§ **Problem requirements**
Set down the lines from the one containing "tap_shell();" to the one containing "bpy.context.scene.collection.objects.link(rigid_bodies[body])", both lines included, exactly as they stand and with no other lines.

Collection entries
%%

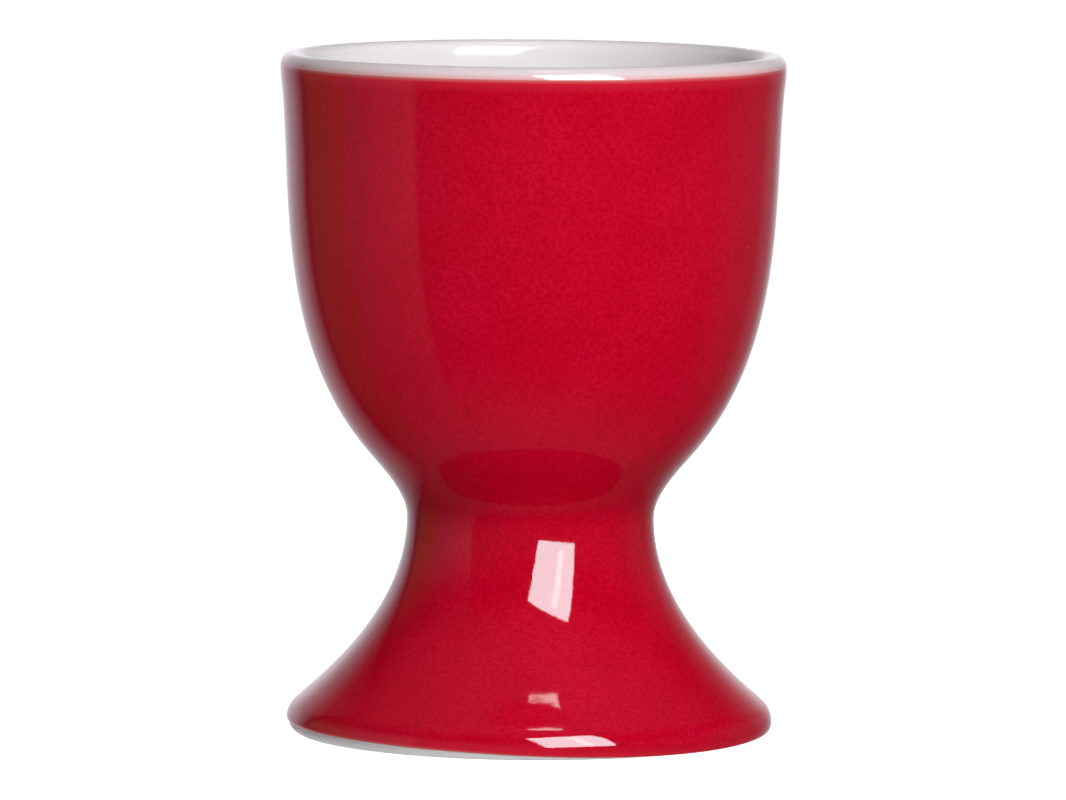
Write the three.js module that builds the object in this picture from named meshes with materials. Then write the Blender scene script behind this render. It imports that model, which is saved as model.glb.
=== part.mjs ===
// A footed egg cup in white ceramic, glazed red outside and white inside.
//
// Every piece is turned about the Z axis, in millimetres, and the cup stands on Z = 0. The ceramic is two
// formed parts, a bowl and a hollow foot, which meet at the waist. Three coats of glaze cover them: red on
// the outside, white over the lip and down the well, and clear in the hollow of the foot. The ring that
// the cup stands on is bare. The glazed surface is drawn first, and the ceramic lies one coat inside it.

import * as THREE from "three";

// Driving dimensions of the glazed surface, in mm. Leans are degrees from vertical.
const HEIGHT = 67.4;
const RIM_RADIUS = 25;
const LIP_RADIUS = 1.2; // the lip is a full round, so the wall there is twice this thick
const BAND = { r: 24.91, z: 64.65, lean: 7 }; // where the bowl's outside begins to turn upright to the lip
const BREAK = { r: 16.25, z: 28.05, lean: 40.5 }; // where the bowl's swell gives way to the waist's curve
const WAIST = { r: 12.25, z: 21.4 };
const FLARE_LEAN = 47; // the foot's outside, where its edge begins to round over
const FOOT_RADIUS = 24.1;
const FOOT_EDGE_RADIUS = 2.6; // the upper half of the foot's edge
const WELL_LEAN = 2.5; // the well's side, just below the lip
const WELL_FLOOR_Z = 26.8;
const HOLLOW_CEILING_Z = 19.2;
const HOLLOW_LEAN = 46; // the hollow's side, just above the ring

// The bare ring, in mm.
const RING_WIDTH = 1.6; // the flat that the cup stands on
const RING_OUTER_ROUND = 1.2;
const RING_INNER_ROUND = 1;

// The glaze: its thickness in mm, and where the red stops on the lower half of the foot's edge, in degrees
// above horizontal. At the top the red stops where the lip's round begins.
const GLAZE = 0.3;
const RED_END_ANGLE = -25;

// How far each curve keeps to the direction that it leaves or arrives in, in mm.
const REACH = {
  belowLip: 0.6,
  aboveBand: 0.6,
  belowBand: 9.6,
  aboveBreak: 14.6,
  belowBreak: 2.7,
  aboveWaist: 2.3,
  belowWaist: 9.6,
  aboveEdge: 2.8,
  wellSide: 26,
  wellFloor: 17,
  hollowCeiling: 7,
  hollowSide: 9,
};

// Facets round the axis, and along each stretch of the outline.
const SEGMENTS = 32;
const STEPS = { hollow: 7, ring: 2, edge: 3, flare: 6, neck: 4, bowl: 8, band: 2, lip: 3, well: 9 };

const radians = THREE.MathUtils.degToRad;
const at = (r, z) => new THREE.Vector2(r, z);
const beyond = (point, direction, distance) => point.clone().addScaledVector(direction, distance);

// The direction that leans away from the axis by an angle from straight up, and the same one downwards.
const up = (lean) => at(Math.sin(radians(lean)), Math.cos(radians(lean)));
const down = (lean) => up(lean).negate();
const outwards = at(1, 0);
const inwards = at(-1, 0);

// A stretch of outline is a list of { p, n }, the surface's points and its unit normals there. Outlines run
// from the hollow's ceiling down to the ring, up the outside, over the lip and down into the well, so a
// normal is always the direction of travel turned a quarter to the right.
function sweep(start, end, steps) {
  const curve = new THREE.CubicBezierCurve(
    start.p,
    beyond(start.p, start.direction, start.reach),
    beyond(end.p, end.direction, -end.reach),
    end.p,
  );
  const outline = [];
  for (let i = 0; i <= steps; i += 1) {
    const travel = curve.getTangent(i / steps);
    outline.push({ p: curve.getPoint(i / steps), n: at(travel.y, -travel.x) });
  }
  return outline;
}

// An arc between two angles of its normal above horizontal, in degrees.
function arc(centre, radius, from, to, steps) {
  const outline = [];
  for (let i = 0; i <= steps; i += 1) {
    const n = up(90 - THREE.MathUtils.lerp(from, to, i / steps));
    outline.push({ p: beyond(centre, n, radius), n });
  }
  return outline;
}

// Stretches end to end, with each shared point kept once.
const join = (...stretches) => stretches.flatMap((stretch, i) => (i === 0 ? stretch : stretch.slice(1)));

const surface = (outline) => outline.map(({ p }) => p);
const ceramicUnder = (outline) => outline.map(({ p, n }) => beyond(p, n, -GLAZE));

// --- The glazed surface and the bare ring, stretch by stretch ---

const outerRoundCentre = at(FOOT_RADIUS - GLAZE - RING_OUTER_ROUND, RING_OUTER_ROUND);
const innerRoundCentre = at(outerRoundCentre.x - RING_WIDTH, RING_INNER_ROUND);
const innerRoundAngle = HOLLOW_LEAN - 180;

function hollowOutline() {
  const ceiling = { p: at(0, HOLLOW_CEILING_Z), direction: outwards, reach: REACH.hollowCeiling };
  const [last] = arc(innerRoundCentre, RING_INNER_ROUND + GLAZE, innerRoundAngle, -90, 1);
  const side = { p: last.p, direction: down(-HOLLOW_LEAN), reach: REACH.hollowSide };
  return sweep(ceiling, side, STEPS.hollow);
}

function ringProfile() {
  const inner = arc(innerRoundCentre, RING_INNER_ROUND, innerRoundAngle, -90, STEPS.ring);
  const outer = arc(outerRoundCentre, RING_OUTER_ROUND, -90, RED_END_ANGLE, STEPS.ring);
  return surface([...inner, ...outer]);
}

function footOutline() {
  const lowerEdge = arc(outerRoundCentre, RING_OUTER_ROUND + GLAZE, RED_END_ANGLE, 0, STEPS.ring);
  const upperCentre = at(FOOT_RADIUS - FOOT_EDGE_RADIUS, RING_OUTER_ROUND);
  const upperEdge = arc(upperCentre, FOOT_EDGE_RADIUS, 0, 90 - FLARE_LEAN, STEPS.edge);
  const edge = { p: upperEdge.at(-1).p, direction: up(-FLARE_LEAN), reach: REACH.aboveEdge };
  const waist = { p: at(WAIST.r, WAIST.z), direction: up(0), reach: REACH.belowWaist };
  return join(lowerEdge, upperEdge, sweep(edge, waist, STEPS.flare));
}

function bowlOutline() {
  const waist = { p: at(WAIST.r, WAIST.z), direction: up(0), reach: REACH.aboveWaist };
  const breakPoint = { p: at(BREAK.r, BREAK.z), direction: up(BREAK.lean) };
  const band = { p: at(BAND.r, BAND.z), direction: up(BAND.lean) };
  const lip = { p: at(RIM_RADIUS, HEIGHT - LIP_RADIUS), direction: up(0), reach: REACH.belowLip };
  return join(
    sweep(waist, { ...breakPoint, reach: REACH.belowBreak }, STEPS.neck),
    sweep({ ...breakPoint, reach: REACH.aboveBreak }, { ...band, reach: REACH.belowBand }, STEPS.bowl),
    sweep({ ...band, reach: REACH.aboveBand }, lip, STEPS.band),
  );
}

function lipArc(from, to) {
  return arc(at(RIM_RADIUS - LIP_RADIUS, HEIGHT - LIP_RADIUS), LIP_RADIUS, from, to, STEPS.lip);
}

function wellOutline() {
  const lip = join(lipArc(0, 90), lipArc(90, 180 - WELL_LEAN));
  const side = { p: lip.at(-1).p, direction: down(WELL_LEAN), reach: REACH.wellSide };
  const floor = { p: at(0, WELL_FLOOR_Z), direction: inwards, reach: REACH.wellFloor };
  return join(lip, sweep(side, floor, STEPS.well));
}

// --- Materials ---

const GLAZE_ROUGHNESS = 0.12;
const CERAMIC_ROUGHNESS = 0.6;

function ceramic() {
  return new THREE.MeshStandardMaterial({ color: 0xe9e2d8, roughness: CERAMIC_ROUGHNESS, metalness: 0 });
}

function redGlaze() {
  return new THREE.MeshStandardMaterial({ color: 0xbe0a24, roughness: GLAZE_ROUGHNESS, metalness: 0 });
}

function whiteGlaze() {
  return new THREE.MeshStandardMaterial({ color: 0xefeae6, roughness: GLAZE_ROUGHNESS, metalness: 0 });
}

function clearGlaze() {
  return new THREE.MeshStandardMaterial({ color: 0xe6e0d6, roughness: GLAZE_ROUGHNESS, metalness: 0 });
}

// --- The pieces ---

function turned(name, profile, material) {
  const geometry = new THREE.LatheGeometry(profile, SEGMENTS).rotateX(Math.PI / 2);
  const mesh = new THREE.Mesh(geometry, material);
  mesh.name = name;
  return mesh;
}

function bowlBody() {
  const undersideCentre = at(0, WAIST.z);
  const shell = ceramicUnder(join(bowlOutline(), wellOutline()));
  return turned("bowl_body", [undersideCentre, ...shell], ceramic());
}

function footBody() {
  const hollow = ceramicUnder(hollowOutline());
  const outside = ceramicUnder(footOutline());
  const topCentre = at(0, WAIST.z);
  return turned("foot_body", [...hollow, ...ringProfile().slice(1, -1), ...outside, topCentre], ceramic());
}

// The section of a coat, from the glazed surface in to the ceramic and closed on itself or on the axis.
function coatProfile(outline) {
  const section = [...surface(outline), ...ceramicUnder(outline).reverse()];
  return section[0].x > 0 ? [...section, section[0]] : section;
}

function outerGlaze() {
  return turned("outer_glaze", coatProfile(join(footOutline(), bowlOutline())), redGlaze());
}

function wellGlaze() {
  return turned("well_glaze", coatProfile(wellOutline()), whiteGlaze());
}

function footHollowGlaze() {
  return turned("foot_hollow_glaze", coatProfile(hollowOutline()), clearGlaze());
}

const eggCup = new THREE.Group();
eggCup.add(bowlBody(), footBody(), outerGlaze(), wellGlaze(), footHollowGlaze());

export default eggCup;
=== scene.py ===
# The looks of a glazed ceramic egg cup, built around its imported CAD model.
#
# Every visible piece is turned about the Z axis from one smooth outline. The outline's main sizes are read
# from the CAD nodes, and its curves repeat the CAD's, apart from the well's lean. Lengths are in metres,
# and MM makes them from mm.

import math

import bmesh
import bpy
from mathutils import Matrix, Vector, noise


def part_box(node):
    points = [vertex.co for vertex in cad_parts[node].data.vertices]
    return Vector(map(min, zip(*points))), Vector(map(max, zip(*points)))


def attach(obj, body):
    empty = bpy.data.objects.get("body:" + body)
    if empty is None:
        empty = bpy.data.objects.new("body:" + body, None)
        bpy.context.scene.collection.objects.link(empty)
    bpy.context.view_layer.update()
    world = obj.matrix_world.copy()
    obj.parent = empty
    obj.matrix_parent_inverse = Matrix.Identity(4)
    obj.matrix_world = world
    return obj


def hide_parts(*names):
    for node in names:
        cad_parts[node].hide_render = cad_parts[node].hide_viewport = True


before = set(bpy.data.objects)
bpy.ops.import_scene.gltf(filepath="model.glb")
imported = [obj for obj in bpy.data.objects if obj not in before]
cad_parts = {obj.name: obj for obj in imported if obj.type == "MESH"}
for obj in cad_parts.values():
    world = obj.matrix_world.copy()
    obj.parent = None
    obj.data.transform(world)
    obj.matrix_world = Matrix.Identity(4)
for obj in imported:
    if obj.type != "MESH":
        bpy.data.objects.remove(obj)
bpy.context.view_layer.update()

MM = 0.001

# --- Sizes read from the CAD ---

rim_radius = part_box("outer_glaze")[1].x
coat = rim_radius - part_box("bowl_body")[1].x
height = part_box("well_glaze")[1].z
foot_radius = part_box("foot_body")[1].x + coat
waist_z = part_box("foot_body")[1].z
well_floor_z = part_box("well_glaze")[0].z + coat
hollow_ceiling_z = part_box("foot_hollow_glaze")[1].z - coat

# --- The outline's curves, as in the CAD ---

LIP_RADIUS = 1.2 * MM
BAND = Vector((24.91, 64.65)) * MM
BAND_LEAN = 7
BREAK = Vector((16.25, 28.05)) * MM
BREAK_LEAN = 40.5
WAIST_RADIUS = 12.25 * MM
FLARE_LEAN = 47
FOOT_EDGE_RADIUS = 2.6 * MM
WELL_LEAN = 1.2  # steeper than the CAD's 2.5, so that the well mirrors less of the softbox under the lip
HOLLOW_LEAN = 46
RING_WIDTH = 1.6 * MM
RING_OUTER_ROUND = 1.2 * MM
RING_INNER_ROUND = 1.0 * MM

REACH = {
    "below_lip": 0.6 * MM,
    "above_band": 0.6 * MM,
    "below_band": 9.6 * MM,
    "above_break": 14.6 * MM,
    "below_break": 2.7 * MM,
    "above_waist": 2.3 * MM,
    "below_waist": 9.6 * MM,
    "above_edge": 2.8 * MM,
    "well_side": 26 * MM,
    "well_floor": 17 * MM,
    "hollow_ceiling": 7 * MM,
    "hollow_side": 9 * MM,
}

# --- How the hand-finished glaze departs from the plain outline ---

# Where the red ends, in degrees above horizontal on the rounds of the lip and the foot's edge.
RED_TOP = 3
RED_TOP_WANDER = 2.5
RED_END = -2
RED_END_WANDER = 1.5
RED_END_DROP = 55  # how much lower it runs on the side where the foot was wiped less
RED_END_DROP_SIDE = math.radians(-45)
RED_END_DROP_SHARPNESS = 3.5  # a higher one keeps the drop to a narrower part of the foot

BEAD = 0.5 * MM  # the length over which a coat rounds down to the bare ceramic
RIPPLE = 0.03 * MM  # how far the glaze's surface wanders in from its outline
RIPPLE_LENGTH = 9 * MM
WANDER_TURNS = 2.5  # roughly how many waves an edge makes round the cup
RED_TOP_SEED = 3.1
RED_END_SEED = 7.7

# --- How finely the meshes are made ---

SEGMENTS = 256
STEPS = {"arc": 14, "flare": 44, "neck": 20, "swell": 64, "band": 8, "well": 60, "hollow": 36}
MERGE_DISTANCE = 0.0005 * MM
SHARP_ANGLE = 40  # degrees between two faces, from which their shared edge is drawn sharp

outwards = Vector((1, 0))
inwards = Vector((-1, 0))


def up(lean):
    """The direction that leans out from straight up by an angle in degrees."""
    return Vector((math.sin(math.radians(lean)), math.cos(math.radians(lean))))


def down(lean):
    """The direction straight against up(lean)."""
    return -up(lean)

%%
%%

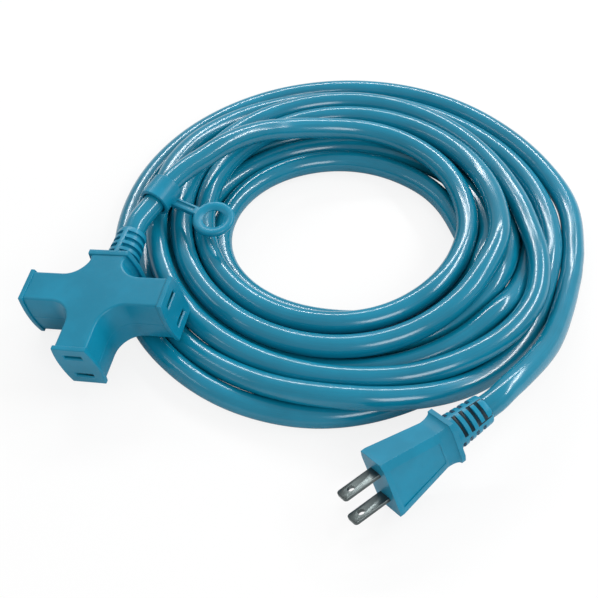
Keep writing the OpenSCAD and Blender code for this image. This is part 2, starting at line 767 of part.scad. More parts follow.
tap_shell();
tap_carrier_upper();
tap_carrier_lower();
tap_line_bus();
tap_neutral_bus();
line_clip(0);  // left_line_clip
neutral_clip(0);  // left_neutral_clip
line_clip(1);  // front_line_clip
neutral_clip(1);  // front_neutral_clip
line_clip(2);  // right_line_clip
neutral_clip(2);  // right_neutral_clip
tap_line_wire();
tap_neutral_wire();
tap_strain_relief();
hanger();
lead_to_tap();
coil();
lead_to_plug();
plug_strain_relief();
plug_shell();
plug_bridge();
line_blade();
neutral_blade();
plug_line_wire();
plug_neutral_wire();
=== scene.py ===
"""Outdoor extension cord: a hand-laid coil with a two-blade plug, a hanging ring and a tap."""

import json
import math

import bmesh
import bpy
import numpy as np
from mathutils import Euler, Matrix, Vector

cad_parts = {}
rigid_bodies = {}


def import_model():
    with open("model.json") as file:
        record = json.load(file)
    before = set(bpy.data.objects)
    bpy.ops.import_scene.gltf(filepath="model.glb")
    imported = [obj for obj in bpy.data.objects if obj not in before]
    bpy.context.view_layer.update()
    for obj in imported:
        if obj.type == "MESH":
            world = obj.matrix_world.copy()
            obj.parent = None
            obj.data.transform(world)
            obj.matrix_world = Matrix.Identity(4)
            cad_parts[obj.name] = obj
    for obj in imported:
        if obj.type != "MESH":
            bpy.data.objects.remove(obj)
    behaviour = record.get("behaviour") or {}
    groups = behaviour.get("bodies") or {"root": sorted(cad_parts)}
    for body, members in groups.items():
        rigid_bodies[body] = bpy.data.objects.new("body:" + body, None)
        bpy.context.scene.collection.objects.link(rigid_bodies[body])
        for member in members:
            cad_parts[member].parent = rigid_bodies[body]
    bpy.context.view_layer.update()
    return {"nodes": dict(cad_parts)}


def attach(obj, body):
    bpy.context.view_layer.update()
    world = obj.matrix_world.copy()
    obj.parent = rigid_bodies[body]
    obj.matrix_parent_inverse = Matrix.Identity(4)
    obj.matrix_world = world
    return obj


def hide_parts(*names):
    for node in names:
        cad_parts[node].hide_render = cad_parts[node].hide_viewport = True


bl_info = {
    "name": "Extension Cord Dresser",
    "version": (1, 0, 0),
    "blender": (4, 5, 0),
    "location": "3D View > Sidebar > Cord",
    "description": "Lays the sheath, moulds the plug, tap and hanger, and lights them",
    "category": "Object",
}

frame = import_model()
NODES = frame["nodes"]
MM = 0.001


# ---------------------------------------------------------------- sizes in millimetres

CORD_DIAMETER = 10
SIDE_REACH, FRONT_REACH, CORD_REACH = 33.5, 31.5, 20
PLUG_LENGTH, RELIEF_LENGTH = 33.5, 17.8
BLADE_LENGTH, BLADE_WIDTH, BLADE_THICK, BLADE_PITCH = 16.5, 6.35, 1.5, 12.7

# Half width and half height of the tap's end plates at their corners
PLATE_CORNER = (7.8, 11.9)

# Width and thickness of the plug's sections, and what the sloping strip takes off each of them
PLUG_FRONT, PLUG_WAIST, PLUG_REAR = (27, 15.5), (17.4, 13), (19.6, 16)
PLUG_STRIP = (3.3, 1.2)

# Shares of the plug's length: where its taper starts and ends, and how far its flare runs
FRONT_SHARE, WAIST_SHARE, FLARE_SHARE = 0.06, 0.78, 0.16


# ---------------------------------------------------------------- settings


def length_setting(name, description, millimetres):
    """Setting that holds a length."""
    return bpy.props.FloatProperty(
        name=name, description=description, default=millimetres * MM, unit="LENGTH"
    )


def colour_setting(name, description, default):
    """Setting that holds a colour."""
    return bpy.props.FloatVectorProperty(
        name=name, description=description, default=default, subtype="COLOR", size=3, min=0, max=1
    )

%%
%%

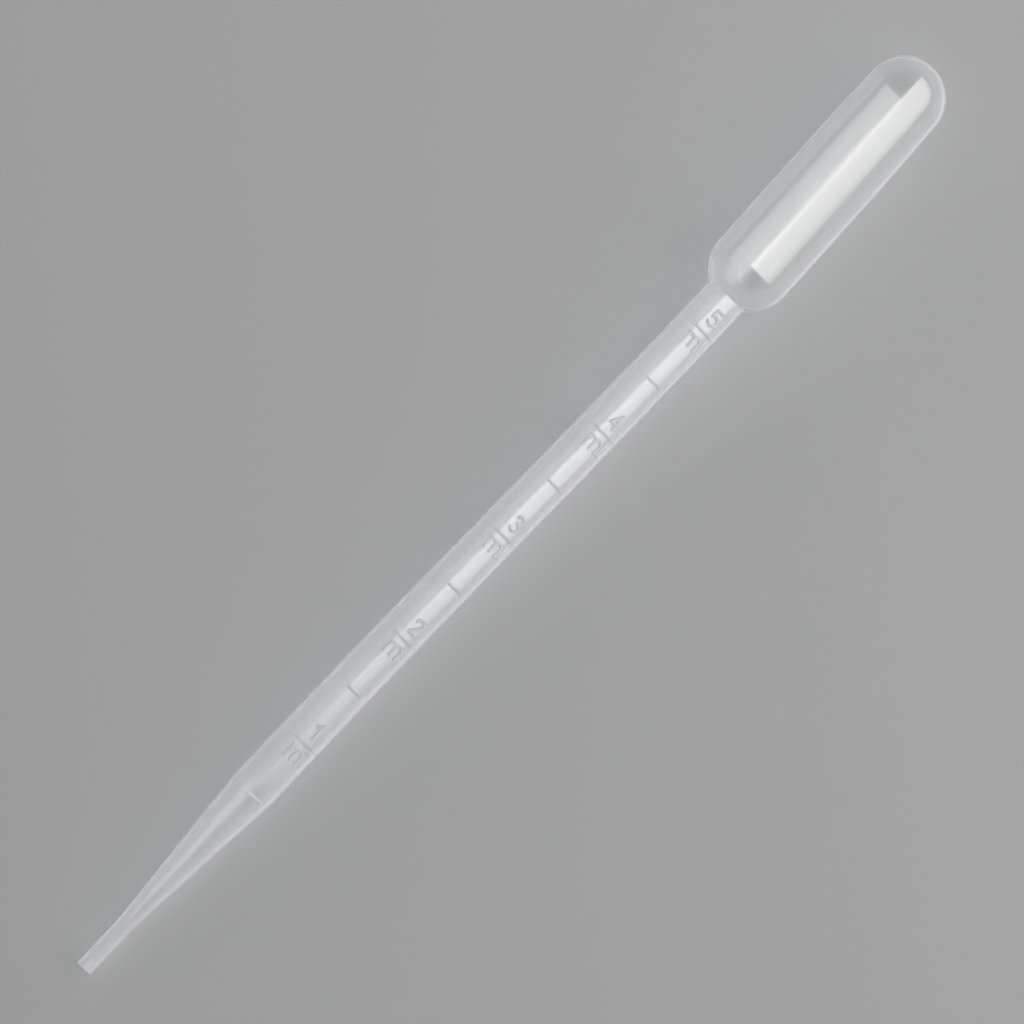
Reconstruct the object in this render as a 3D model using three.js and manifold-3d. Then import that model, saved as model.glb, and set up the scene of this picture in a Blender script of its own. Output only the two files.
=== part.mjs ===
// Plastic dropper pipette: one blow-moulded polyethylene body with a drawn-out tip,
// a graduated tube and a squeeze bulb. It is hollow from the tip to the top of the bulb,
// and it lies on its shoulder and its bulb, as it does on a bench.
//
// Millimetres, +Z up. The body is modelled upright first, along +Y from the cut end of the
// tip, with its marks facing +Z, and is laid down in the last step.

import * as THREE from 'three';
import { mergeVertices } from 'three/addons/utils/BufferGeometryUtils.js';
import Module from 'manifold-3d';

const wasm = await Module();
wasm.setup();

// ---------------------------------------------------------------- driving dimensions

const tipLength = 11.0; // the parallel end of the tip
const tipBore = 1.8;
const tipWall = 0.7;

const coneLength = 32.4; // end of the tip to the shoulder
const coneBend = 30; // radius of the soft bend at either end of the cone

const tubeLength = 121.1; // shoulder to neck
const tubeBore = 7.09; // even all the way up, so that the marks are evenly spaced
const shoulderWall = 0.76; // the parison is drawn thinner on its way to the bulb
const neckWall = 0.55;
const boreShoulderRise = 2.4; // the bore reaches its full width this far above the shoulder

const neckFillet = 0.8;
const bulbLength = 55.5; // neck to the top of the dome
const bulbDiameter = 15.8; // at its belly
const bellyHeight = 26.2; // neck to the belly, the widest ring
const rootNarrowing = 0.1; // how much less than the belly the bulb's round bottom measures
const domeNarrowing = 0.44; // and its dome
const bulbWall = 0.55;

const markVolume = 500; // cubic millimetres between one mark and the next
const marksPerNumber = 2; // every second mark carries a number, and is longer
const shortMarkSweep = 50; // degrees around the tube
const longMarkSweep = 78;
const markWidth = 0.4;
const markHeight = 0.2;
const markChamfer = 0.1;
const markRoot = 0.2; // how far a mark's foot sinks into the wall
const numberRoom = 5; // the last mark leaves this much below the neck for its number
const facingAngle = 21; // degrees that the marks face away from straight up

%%

§ **Written answer**
tap_shell();
tap_carrier_upper();
tap_carrier_lower();
tap_line_bus();
tap_neutral_bus();
line_clip(0);  // left_line_clip
neutral_clip(0);  // left_neutral_clip
line_clip(1);  // front_line_clip
neutral_clip(1);  // front_neutral_clip
line_clip(2);  // right_line_clip
neutral_clip(2);  // right_neutral_clip
tap_line_wire();
tap_neutral_wire();
tap_strain_relief();
hanger();
lead_to_tap();
coil();
lead_to_plug();
plug_strain_relief();
plug_shell();
plug_bridge();
line_blade();
neutral_blade();
plug_line_wire();
plug_neutral_wire();
=== scene.py ===
"""Outdoor extension cord: a hand-laid coil with a two-blade plug, a hanging ring and a tap."""

import json
import math

import bmesh
import bpy
import numpy as np
from mathutils import Euler, Matrix, Vector

cad_parts = {}
rigid_bodies = {}


def import_model():
    with open("model.json") as file:
        record = json.load(file)
    before = set(bpy.data.objects)
    bpy.ops.import_scene.gltf(filepath="model.glb")
    imported = [obj for obj in bpy.data.objects if obj not in before]
    bpy.context.view_layer.update()
    for obj in imported:
        if obj.type == "MESH":
            world = obj.matrix_world.copy()
            obj.parent = None
            obj.data.transform(world)
            obj.matrix_world = Matrix.Identity(4)
            cad_parts[obj.name] = obj
    for obj in imported:
        if obj.type != "MESH":
            bpy.data.objects.remove(obj)
    behaviour = record.get("behaviour") or {}
    groups = behaviour.get("bodies") or {"root": sorted(cad_parts)}
    for body, members in groups.items():
        rigid_bodies[body] = bpy.data.objects.new("body:" + body, None)
        bpy.context.scene.collection.objects.link(rigid_bodies[body])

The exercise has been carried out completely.